**WORK TO COMPLETE**
Produce the listing below again, exactly as shown.
--
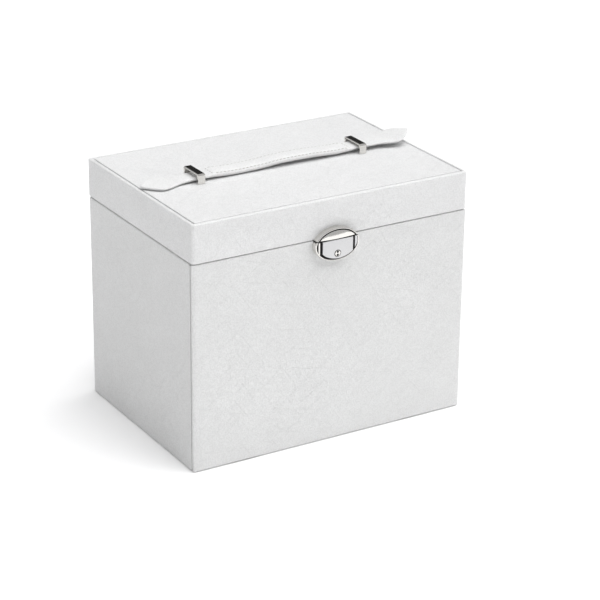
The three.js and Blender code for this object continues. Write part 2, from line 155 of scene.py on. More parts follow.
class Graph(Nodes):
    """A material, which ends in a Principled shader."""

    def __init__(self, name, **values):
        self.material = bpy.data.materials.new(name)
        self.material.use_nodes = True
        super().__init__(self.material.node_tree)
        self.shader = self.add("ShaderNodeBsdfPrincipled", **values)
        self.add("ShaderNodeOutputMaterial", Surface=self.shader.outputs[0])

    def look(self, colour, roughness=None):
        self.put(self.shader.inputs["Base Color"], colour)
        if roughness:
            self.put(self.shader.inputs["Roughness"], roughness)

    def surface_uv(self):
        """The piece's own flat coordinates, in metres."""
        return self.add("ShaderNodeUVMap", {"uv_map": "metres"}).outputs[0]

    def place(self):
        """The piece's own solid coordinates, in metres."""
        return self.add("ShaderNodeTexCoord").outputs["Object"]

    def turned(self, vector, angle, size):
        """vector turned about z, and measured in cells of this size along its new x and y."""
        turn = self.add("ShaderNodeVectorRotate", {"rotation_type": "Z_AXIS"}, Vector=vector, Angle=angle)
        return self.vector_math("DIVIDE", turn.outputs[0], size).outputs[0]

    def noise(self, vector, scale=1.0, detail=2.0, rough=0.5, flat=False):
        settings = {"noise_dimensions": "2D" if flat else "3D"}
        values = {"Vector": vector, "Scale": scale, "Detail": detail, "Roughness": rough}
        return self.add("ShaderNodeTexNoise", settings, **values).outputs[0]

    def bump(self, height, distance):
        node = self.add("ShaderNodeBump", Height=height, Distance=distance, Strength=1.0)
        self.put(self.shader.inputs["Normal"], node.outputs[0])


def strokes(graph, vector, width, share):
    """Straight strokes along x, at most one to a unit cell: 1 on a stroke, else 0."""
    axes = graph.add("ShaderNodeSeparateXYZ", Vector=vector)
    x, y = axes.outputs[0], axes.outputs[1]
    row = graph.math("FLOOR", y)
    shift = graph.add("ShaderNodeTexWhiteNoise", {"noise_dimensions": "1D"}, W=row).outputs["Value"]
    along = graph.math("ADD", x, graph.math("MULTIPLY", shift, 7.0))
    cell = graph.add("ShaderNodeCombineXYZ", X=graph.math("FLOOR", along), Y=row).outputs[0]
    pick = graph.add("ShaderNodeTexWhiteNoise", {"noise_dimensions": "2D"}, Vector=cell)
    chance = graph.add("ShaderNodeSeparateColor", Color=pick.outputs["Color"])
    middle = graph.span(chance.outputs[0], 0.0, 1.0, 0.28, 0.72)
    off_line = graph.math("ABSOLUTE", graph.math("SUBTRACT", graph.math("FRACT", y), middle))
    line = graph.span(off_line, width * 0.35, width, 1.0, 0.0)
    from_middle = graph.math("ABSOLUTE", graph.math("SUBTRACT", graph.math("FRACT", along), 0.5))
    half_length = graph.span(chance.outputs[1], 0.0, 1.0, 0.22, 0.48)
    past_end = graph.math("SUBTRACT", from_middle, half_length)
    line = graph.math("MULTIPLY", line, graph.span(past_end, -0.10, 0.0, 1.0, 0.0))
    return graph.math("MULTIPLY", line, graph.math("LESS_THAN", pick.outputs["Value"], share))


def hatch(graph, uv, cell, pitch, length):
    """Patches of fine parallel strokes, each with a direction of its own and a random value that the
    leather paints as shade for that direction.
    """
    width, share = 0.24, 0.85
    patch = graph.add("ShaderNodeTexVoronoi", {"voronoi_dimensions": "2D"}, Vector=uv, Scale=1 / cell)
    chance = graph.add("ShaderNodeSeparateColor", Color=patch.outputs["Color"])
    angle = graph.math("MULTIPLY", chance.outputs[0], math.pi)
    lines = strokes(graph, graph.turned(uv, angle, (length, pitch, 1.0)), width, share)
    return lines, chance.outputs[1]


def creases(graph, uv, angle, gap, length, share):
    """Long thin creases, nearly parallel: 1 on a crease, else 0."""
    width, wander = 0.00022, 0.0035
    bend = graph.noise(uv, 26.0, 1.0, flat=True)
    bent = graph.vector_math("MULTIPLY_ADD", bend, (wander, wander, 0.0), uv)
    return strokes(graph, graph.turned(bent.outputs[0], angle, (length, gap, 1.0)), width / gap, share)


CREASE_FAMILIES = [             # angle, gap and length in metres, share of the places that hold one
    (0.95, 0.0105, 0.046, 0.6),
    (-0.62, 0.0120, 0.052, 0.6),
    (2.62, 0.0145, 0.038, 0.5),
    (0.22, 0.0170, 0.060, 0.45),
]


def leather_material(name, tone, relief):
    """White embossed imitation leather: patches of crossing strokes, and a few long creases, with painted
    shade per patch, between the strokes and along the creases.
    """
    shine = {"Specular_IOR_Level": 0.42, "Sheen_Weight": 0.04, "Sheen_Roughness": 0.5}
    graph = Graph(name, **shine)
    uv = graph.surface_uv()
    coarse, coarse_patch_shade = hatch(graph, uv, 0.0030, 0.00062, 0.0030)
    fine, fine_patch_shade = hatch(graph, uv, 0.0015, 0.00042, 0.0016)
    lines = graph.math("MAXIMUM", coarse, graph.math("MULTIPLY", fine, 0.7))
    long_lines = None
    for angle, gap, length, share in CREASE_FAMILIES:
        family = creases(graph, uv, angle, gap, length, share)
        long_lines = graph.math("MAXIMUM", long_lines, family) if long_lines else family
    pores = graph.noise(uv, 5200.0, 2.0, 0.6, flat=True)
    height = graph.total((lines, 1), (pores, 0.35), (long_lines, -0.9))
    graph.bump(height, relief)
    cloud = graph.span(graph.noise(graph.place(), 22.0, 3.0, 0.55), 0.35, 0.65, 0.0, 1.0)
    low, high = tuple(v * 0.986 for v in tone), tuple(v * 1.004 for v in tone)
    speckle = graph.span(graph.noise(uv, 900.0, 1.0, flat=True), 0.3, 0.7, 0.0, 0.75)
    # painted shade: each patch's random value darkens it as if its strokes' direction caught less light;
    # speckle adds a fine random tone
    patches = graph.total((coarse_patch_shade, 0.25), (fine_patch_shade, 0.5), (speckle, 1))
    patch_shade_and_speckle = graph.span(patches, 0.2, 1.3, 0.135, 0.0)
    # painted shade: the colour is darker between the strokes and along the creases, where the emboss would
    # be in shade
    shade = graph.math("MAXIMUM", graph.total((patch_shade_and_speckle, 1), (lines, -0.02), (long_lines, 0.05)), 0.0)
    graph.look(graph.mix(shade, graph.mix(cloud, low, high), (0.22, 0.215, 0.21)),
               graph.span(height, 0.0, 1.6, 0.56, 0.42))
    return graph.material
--
**EXPECTED ANSWER**
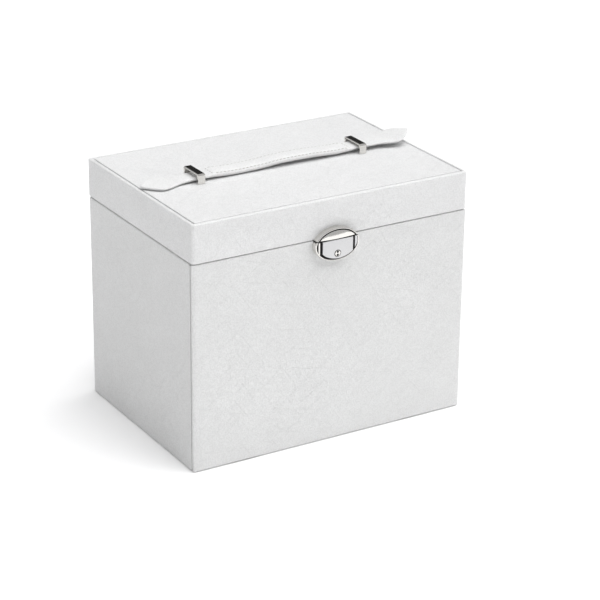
The three.js and Blender code for this object continues. Write part 2, from line 155 of scene.py on. More parts follow.
class Graph(Nodes):
    """A material, which ends in a Principled shader."""

    def __init__(self, name, **values):
        self.material = bpy.data.materials.new(name)
        self.material.use_nodes = True
        super().__init__(self.material.node_tree)
        self.shader = self.add("ShaderNodeBsdfPrincipled", **values)
        self.add("ShaderNodeOutputMaterial", Surface=self.shader.outputs[0])

    def look(self, colour, roughness=None):
        self.put(self.shader.inputs["Base Color"], colour)
        if roughness:
            self.put(self.shader.inputs["Roughness"], roughness)

    def surface_uv(self):
        """The piece's own flat coordinates, in metres."""
        return self.add("ShaderNodeUVMap", {"uv_map": "metres"}).outputs[0]

    def place(self):
        """The piece's own solid coordinates, in metres."""
        return self.add("ShaderNodeTexCoord").outputs["Object"]

    def turned(self, vector, angle, size):
        """vector turned about z, and measured in cells of this size along its new x and y."""
        turn = self.add("ShaderNodeVectorRotate", {"rotation_type": "Z_AXIS"}, Vector=vector, Angle=angle)
        return self.vector_math("DIVIDE", turn.outputs[0], size).outputs[0]

    def noise(self, vector, scale=1.0, detail=2.0, rough=0.5, flat=False):
        settings = {"noise_dimensions": "2D" if flat else "3D"}
        values = {"Vector": vector, "Scale": scale, "Detail": detail, "Roughness": rough}
        return self.add("ShaderNodeTexNoise", settings, **values).outputs[0]

    def bump(self, height, distance):
        node = self.add("ShaderNodeBump", Height=height, Distance=distance, Strength=1.0)
        self.put(self.shader.inputs["Normal"], node.outputs[0])


def strokes(graph, vector, width, share):
    """Straight strokes along x, at most one to a unit cell: 1 on a stroke, else 0."""
    axes = graph.add("ShaderNodeSeparateXYZ", Vector=vector)
    x, y = axes.outputs[0], axes.outputs[1]
    row = graph.math("FLOOR", y)
    shift = graph.add("ShaderNodeTexWhiteNoise", {"noise_dimensions": "1D"}, W=row).outputs["Value"]
    along = graph.math("ADD", x, graph.math("MULTIPLY", shift, 7.0))
    cell = graph.add("ShaderNodeCombineXYZ", X=graph.math("FLOOR", along), Y=row).outputs[0]
    pick = graph.add("ShaderNodeTexWhiteNoise", {"noise_dimensions": "2D"}, Vector=cell)
    chance = graph.add("ShaderNodeSeparateColor", Color=pick.outputs["Color"])
    middle = graph.span(chance.outputs[0], 0.0, 1.0, 0.28, 0.72)
    off_line = graph.math("ABSOLUTE", graph.math("SUBTRACT", graph.math("FRACT", y), middle))
    line = graph.span(off_line, width * 0.35, width, 1.0, 0.0)
    from_middle = graph.math("ABSOLUTE", graph.math("SUBTRACT", graph.math("FRACT", along), 0.5))
    half_length = graph.span(chance.outputs[1], 0.0, 1.0, 0.22, 0.48)
    past_end = graph.math("SUBTRACT", from_middle, half_length)
    line = graph.math("MULTIPLY", line, graph.span(past_end, -0.10, 0.0, 1.0, 0.0))
    return graph.math("MULTIPLY", line, graph.math("LESS_THAN", pick.outputs["Value"], share))


def hatch(graph, uv, cell, pitch, length):
    """Patches of fine parallel strokes, each with a direction of its own and a random value that the
    leather paints as shade for that direction.
    """
    width, share = 0.24, 0.85
    patch = graph.add("ShaderNodeTexVoronoi", {"voronoi_dimensions": "2D"}, Vector=uv, Scale=1 / cell)
    chance = graph.add("ShaderNodeSeparateColor", Color=patch.outputs["Color"])
    angle = graph.math("MULTIPLY", chance.outputs[0], math.pi)
    lines = strokes(graph, graph.turned(uv, angle, (length, pitch, 1.0)), width, share)
    return lines, chance.outputs[1]


def creases(graph, uv, angle, gap, length, share):
    """Long thin creases, nearly parallel: 1 on a crease, else 0."""
    width, wander = 0.00022, 0.0035
    bend = graph.noise(uv, 26.0, 1.0, flat=True)
    bent = graph.vector_math("MULTIPLY_ADD", bend, (wander, wander, 0.0), uv)
    return strokes(graph, graph.turned(bent.outputs[0], angle, (length, gap, 1.0)), width / gap, share)


CREASE_FAMILIES = [             # angle, gap and length in metres, share of the places that hold one
    (0.95, 0.0105, 0.046, 0.6),
    (-0.62, 0.0120, 0.052, 0.6),
    (2.62, 0.0145, 0.038, 0.5),
    (0.22, 0.0170, 0.060, 0.45),
]


def leather_material(name, tone, relief):
    """White embossed imitation leather: patches of crossing strokes, and a few long creases, with painted
    shade per patch, between the strokes and along the creases.
    """
    shine = {"Specular_IOR_Level": 0.42, "Sheen_Weight": 0.04, "Sheen_Roughness": 0.5}
    graph = Graph(name, **shine)
    uv = graph.surface_uv()
    coarse, coarse_patch_shade = hatch(graph, uv, 0.0030, 0.00062, 0.0030)
    fine, fine_patch_shade = hatch(graph, uv, 0.0015, 0.00042, 0.0016)
    lines = graph.math("MAXIMUM", coarse, graph.math("MULTIPLY", fine, 0.7))
    long_lines = None
    for angle, gap, length, share in CREASE_FAMILIES:
        family = creases(graph, uv, angle, gap, length, share)
        long_lines = graph.math("MAXIMUM", long_lines, family) if long_lines else family
    pores = graph.noise(uv, 5200.0, 2.0, 0.6, flat=True)
    height = graph.total((lines, 1), (pores, 0.35), (long_lines, -0.9))
    graph.bump(height, relief)
    cloud = graph.span(graph.noise(graph.place(), 22.0, 3.0, 0.55), 0.35, 0.65, 0.0, 1.0)
    low, high = tuple(v * 0.986 for v in tone), tuple(v * 1.004 for v in tone)
    speckle = graph.span(graph.noise(uv, 900.0, 1.0, flat=True), 0.3, 0.7, 0.0, 0.75)
    # painted shade: each patch's random value darkens it as if its strokes' direction caught less light;
    # speckle adds a fine random tone
    patches = graph.total((coarse_patch_shade, 0.25), (fine_patch_shade, 0.5), (speckle, 1))
    patch_shade_and_speckle = graph.span(patches, 0.2, 1.3, 0.135, 0.0)
    # painted shade: the colour is darker between the strokes and along the creases, where the emboss would
    # be in shade
    shade = graph.math("MAXIMUM", graph.total((patch_shade_and_speckle, 1), (lines, -0.02), (long_lines, 0.05)), 0.0)
    graph.look(graph.mix(shade, graph.mix(cloud, low, high), (0.22, 0.215, 0.21)),
               graph.span(height, 0.0, 1.6, 0.56, 0.42))
    return graph.material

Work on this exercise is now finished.